Sensex (also known as BSE 30) was launched on January 1, 1986 and the index was named by stock market expert Deepak Mohini. It initially was a basket of 100 companies but later the number of companies was reduced to 30. Sensex is the oldest index in India. As per BSE, it shares time series data from 1979. It is operated by Standard & Poor's (S&P).

Sensex Calculation

The BSE Sensex calculates its value using the Free Float Market Capitalisation method. Before September 1, 2003, it used the Weighted Market Capitalisation method. Once the 30 stocks for the index are chosen, the Free Float Market Capitalisation method is used to find the index value.

Here's how it works exactly:
  • Determining Free Float Market Capitalisation:
    Free Float Market Capitalisation = Market Capitalisation * Free Float Factor.Free Float Factor is the percentage of a company's total shares available for public trading.
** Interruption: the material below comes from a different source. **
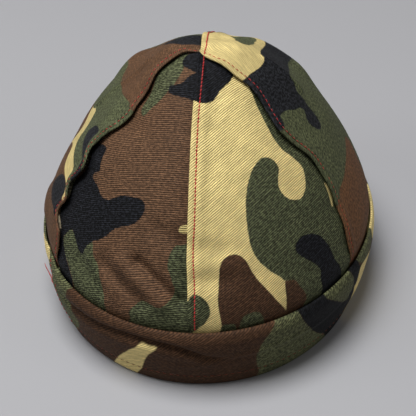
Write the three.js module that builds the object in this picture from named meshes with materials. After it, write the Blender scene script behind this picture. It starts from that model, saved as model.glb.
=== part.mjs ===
// A soft welding cap: four crown panels sewn into a pointed dome, a padded turned band and a short bill.
// Millimetres, +Z up. The wearer faces +Y, so the back of the cap looks towards -Y and its right ear is at +X.
// Angles about the apex run in degrees from the back towards +X: 0 is the back, 90 the right, 180 the front.
import * as THREE from "three";

// Head opening and crown, on the outer face of the cloth.
const rimHalfWidth = 87.5; // middle to side, where the crown leaves the band
const rimHalfLength = 101; // middle to front or back, at the same height
const apexSetback = 12.5; // the four panels meet this far behind the middle of the rim
const crownRise = 105; // from the band's top edge to the apex
const clothThickness = 1.4; // two plies of cotton drill
const backFlattening = 0.2; // share by which the back of the dome runs flatter than the front

// Seams. The panel behind each seam slips under a folded lap of its neighbour.
const pieceGap = 0.3; // sewing line between neighbouring pieces
const lapWidth = 7; // folded seam allowance that the topstitching holds down
const lapShoulder = 0.7; // share of the lap's width that stays at its full height
const narrowLap = 0.24; // largest share of a panel's width that a lap takes near the apex
const lapRise = 0.8; // how far the lap stands above the panel that it covers
const tuckDepth = 8; // crown allowance that runs down inside the band
const tuckInset = 0.5; // how far that allowance leans inwards over its depth

// Band.
const bandHeight = 38;
const bandThickness = 3.2;
const creaseReach = 0.09; // half height of the crease, as a share of bandHeight

// Bill.
const billDepth = 50; // from the band to the front edge
const billThickness = 2.4;
const billSpread = 44; // half angle of the bill's root about the apex, in degrees
const billCornerDepth = 4; // depth that is left at the two ends of the root
const billLift = 7; // the middle of the front edge lies this far above the table
const billEase = 8; // degrees past the root's ends over which the band comes back down
const billEdgeRound = 0.2; // share of billThickness by which its front edge is rounded, above and below

// Mesh fineness.
const panelRows = 18;
const lowRowShare = 1.12; // above 1 the rows lie closer together towards the band
const bandColumns = 80;
const billColumns = 26;
const billRows = 7;

// Side view of the crown from the band to the apex, as shares of rimHalfWidth and crownRise.
const crownSections = [
  { radius: 0.985, height: 0 },
  { radius: 0.955, height: 0.12 },
  { radius: 0.85, height: 0.32 },
  { radius: 0.68, height: 0.55 },
  { radius: 0.455, height: 0.76 },
  { radius: 0.235, height: 0.91 },
  { radius: 0, height: 1 },
];

// Course of each seam from the band (up = 0) to the apex (up = 1). The laps of the side seams are puckered.
const seamCourses = {
  back: [
    { up: 0, angle: 0.75 },
    { up: 0.12, angle: 0.75 },
    { up: 0.27, angle: 0.05 },
    { up: 0.4, angle: 0 },
    { up: 0.7, angle: -1.1 },
    { up: 0.82, angle: -1.2 },
    { up: 1, angle: 0 },
  ],
  right: [
    { up: 0, angle: 68 },
    { up: 0.1, angle: 68.5 },
    { up: 0.2, angle: 70.2 },
    { up: 0.31, angle: 71.7 },
    { up: 0.4, angle: 72.4 },
    { up: 0.47, angle: 70 },
    { up: 0.545, angle: 65.8 },
    { up: 0.61, angle: 63.4 },
    { up: 0.7, angle: 66.7 },
    { up: 0.79, angle: 67.4 },
    { up: 0.86, angle: 66 },
    { up: 1, angle: 64 },
  ],
  front: [
    { up: 0, angle: 180 },
    { up: 1, angle: 180 },
  ],
  left: [
    { up: 0, angle: -58 },
    { up: 0.1, angle: -59.2 },
    { up: 0.14, angle: -61 },
    { up: 0.185, angle: -67 },
    { up: 0.25, angle: -65 },
    { up: 0.305, angle: -67.6 },
    { up: 0.39, angle: -64.4 },
    { up: 0.455, angle: -68.4 },
    { up: 0.5, angle: -67.2 },
    { up: 0.57, angle: -61.8 },
    { up: 0.67, angle: -55.6 },
    { up: 0.72, angle: -59.4 },
    { up: 0.78, angle: -64.4 },
    { up: 0.83, angle: -71 },
    { up: 0.9, angle: -77 },
    { up: 1, angle: -80 },
  ],
};

// Panels from seam to seam. lapsStart and lapsEnd say which of its two seams a panel covers.
const panels = [
  { name: "crown_panel_back_right", start: "back", end: "right", lapsStart: true, lapsEnd: false, columns: 17 },
  { name: "crown_panel_front_right", start: "right", end: "front", lapsStart: true, lapsEnd: true, columns: 18 },
  { name: "crown_panel_front_left", start: "front", end: "left", lapsStart: false, lapsEnd: true, columns: 18 },
  { name: "crown_panel_back_left", start: "left", end: "back", lapsStart: false, lapsEnd: false, columns: 17 },
];

// Folds and swells of the crown, each along a line between two places given as [angle, up].
// width is a share of crownRise, depth is in cloth thicknesses, outwards if positive.
const crownFolds = [
  { name: "crease into the back seam", from: [-20, 0.26], to: [-5, 0.155], width: 0.045, depth: -1.3 },
  { name: "roll under that crease", from: [-25, 0.215], to: [-8, 0.12], width: 0.05, depth: 1.0 },
  { name: "crease above the band", from: [-31, 0.155], to: [-13, 0.085], width: 0.05, depth: -1.1 },
  { name: "hollow at the left of the band", from: [-44, 0.11], to: [-32, 0.07], width: 0.05, depth: -0.9 },
  { name: "upper buckle beside the back seam", from: [6, 0.315], to: [22, 0.3], width: 0.055, depth: -0.6 },
  { name: "lower buckle beside the back seam", from: [6, 0.21], to: [25, 0.2], width: 0.055, depth: -0.7 },
  { name: "pressed ridge on the left", from: [-116, 0.72], to: [-107, 0.44], width: 0.035, depth: 0.8 },
  { name: "pressed ridge on the right", from: [115, 0.78], to: [108, 0.6], width: 0.035, depth: 0.8 },
  { name: "notch of the left seam", from: [-62, 0.7], to: [-52, 0.63], width: 0.09, depth: -1.3 },
  { name: "hollow of the left front panel", from: [-106, 0.7], to: [-98, 0.42], width: 0.16, depth: -2.3 },
  { name: "hollow behind the left ridge", from: [-124, 0.62], to: [-114, 0.34], width: 0.13, depth: -2.4 },
  { name: "hollow in front of the apex", from: [180, 0.96], to: [178, 0.88], width: 0.08, depth: -1.3 },
  { name: "swell beside the apex on the left", from: [-120, 0.88], to: [-112, 0.82], width: 0.1, depth: 0.9 },
  { name: "swell at the left ear", from: [-104, 0.16], to: [-96, 0.3], width: 0.17, depth: 1.2 },
  { name: "swell of the right front panel", from: [124, 0.88], to: [110, 0.7], width: 0.16, depth: 2.9 },
  { name: "buckle over the bill, left", from: [-158, 0.3], to: [-166, 0.08], width: 0.06, depth: -0.8 },
  { name: "buckle over the bill, right", from: [155, 0.26], to: [163, 0.09], width: 0.06, depth: -0.8 },
];
const foldFade = { from: 0.01, to: 0.07 }; // stretch of up over which the folds flatten towards the band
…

It excludes shares held by promoters and government.
  • Calculating Market Capitalisation:
    Market Capitalisation = Share price per piece* number of shares issued by the company.
  • Sensex Value Calculation:
    Value of Sensex = (Total Free Float Market Capitalisation / Base Market Capitalisation) * Base period index value.
The base period for Sensex calculation is 1978-79, with a base value index of 100.

Selection of the 30 stocks:

  • The BSE employs specific criteria when selecting companies for its indices:
  • A stock must be listed on the BSE for at least one year to be considered.
  • The company needs to rank among the Top 100 based on full market capitalisation.
  • Securities should have a trading history on each trading day for the previous year, with exceptions considered for extreme circumstances.
  • Inclusion requires being among the Top 150 companies in terms of the average number of trades and the average value of shares traded per day over the last year.
  • Additionally, the Index Committee evaluates a firm's track record to ensure its acceptability in the index.
The constituents of the Sensex are typically reviewed and adjusted every six months, with reconstitution generally occurring in June and December each year.

Performance of the Sensex and bottomline

The Sensex, mirroring India's stock market, has seen fluctuations in recent decades. While it generally increased, occasional declines occurred due to some factors like economic growth, government policies and global events. As a dependable measure of the overall health of the Indian stock market, it has shown robust long-term growth. Yet, acknowledging the market's short-term volatility is very important and past performance doesn't guarantee future results.In the past decade, the Sensex surged from about 18,000 to surpassing 60,000 levels. BSE Sensex crossed the historic 70,000 mark for the first time on December 11, 2023.